WorldMesh: Generating Navigable Multi-Room 3D Scenes via Mesh-Conditioned Image Diffusion

Abstract

Recent progress in image and video synthesis has inspired their use in advancing 3D scene generation. However, we observe that text-to-image and -video approaches struggle to maintain scene- and object-level consistency beyond a limited environment scale due to the absence of explicit geometry. We thus present a geometry-first approach that decouples this complex problem of large-scale 3D scene synthesis into its structural composition, represented as a mesh scaffold, and realistic appearance synthesis, which leverages powerful image synthesis models conditioned on the mesh scaffold. From an input text description, we first construct a mesh capturing the environment's geometry (walls, floors, etc.), and then use image synthesis, segmentation and object reconstruction to populate the mesh structure with objects in realistic layouts. This mesh scaffold is then rendered to condition image synthesis, providing a structural backbone for consistent appearance generation. This enables scalable, arbitrarily-sized 3D scenes of high object richness and diversity, combining robust 3D consistency with photorealistic detail.

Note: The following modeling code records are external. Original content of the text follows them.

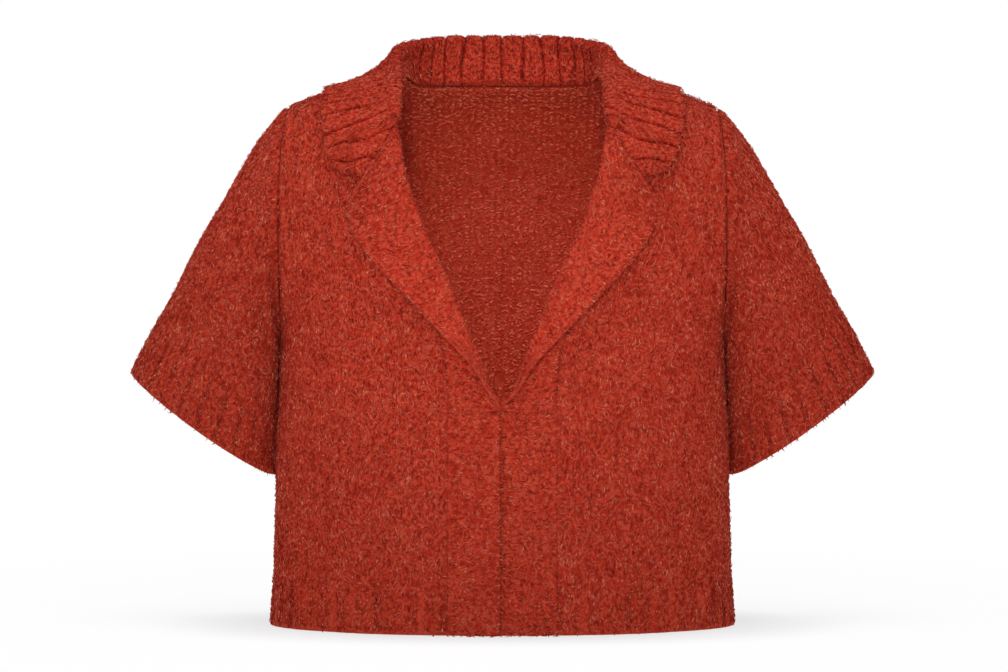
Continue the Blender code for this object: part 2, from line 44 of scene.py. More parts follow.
WALL = 0.003
SEAM_GAP = 0.0003
HEM_Z = -0.531
RIB_BAND = 0.038
UNDERARM_Z = -0.253
SHOULDER_POINT = (0.214, -0.0195)
ARMHOLE_BULGE = 0.0015
FRONT_DEPTH, BACK_DEPTH = 0.106, 0.100
FRONT_ROUND, BACK_ROUND = 0.105, 0.080
CHEST_SPREAD, SPREAD_START = 0.42, 0.030
NECK_POINT_X = 0.097

Curve = namedtuple("Curve", "keys values")
SIDE_SEAM = Curve(
    (-0.531, -0.490, -0.430, -0.378, -0.310, -0.253),
    (0.2275, 0.2262, 0.2240, 0.2226, 0.2202, 0.2190),
)
SHOULDER_LINE = Curve(
    (0.0, 0.060, 0.097, 0.140, 0.177, 0.192, 0.205, 0.214, 0.230),
    (0.0200, 0.0185, 0.0130, 0.0050, -0.0040, -0.0085, -0.0140, -0.0195, -0.0310),
)
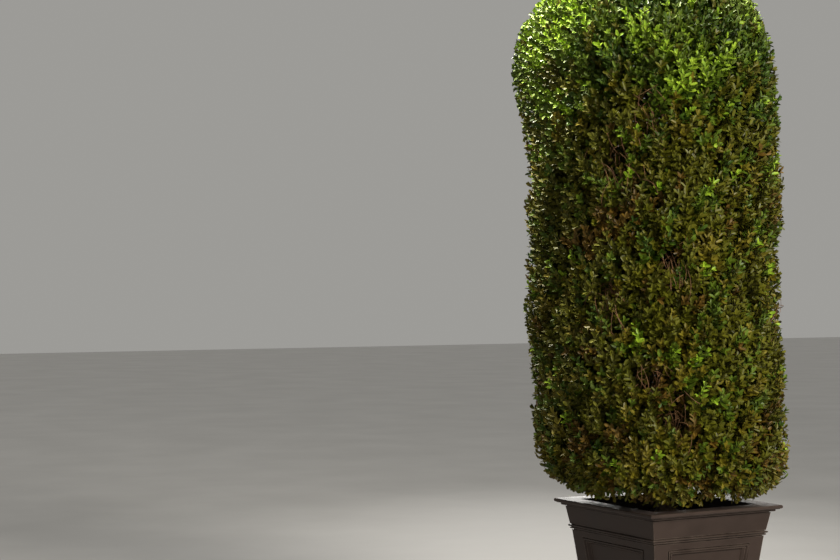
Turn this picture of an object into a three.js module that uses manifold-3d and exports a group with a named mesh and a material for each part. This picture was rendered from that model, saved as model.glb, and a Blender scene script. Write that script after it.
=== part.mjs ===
// A boxwood clipped as a tall column with a domed top, in a square tapered planter with panelled sides.
// Sizes are in millimetres and +Z is up. The origin is the middle of the planter's flat underside.
import * as THREE from "three";
import { mergeVertices } from "three/addons/utils/BufferGeometryUtils.js";
import Module from "manifold-3d";

const wasm = await Module();
wasm.setup();

const clearance = 0.3; // between pieces that touch
const quarterTurn = Math.PI / 2;
const radians = THREE.MathUtils.degToRad;

// The planter. A half is half of a width, measured at the height z.
const planter = {
  height: 600,
  wall: 20,
  floor: 30,
  slope: 0.126, // how far each side leans out for each unit of height
  faceTop: 486, // top of the panelled face
  faceHalf: 251, // half width of the panelled face at its top
  frameThick: 12, // stiles and rails, laid on the wall
  stile: 60,
  topRail: 23,
  bottomRail: 44,
  bead: 20, // width of the moulding round each panel
  beltHeight: 22,
  beltHalf: 262,
  friezeTopHalf: 269,
  friezeFootHalf: 257,
  capHeight: 27,
  capHalf: 300,
  capInnerHalf: 228,
  plinthHeight: 72,
  plinthHalf: 211,
  groove: 4, // how far the dark lines between the mouldings lie back
};
planter.friezeFoot = planter.faceTop + planter.beltHeight;
planter.capFoot = planter.height - planter.capHeight;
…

We believe this marks a significant step toward generating truly environment-scale, immersive 3D worlds.

Figures (9)

• Figure 1: WorldMesh tackles environment-scale 3D scene synthesis by decoupling this complex problem into structure and appearance. From an input text prompt, we first construct a mesh scaffold that establishes the output scene's layout and geometric structure. This mesh is then used as scaffold for conditioned image synthesis to encourage multi-view consistency across both local (e.g., around objects) and global (e.g., across rooms) scales. Synthesized views are optimized into 3D gaussian splats representing a navigable 3D world through view synthesis.
• Figure 2: Overview of WorldMesh. To generate a complex, multi-room 3D scene from a text prompt, we decompose this problem into first constructing the global scene structure as a mesh scaffold (top), and then using the scaffold mesh as anchor for realistic local appearance (bottom). The text prompt is used to generate a text-based floor plan, which we construct in 3D to use as depth conditioning for an image synthesis model $\Phi$, in order to reconstruct estimated 3D objects in each room. The structural elements and 3D objects constitute the scaffold mesh $\mathcal{M}$, for which initial wall textures are generated with $\Phi$. $\mathcal{M}$ then serves as a geometric anchor for iterative image synthesis using $\Phi$ to generate images $\{I_i\}$. Finally, the output scene $\mathcal{S}$ is optimized with geometry-regularized 3DGS, against both images $\{I_i\}$ and rendered depth from $\mathcal{M}$.
• Figure 3: Qualitative comparison with baselines. We compare with state-of-the-art methods for 3D scene generation leveraging image, panorama, and video generative model priors zhou2024dreamscene360yang2025layerpano3dchen2024flexworldyu2024wonderworldSpatialGenschneider2025worldexplorer. Since these methods focus on a single-room setting, we show our results focusing on one of our generated rooms within our multi-room generation. Most baselines lack explicit 3D structure, leading to view inconsistencies, particularly for challenging viewpoints close to objects (as views are typically synthesized with wider range for easier scene coverage and consistency). SpatialGen SpatialGen mitigates this with 3D box-based layout conditioning, but struggles to maintain realistic local detail. In contrast, our mesh scaffold anchors synthesis geometrically, enabling much stronger multi-view consistency and more realistic appearance across diverse views.
• Figure 4: WorldMesh generates a diverse range of complex 3D scenes, varying both in spatial layouts and visual themes. We show rendered views from different rooms within each multi-room generated environment, including transitional viewpoints between rooms, demonstrating that stylistic coherence and 3D consistency are maintained throughout.
• Figure 5: Ablation of mesh scaffold conditioning. Using only the structural mesh without initial textures (depth only) produces large inconsistencies at the local and object level. Using our scaffold mesh with objects but without initial textures (depth+objects) preserves object coherency, but still exhibits inconsistencies on structural elements. Structural conditioning with initial texture, but with objects represented as bounding boxes (depth+walls+bboxes), does not sufficiently constrain 3D consistency. Our full mesh scaffold with initial texture achieves strong local and global 3D consistency.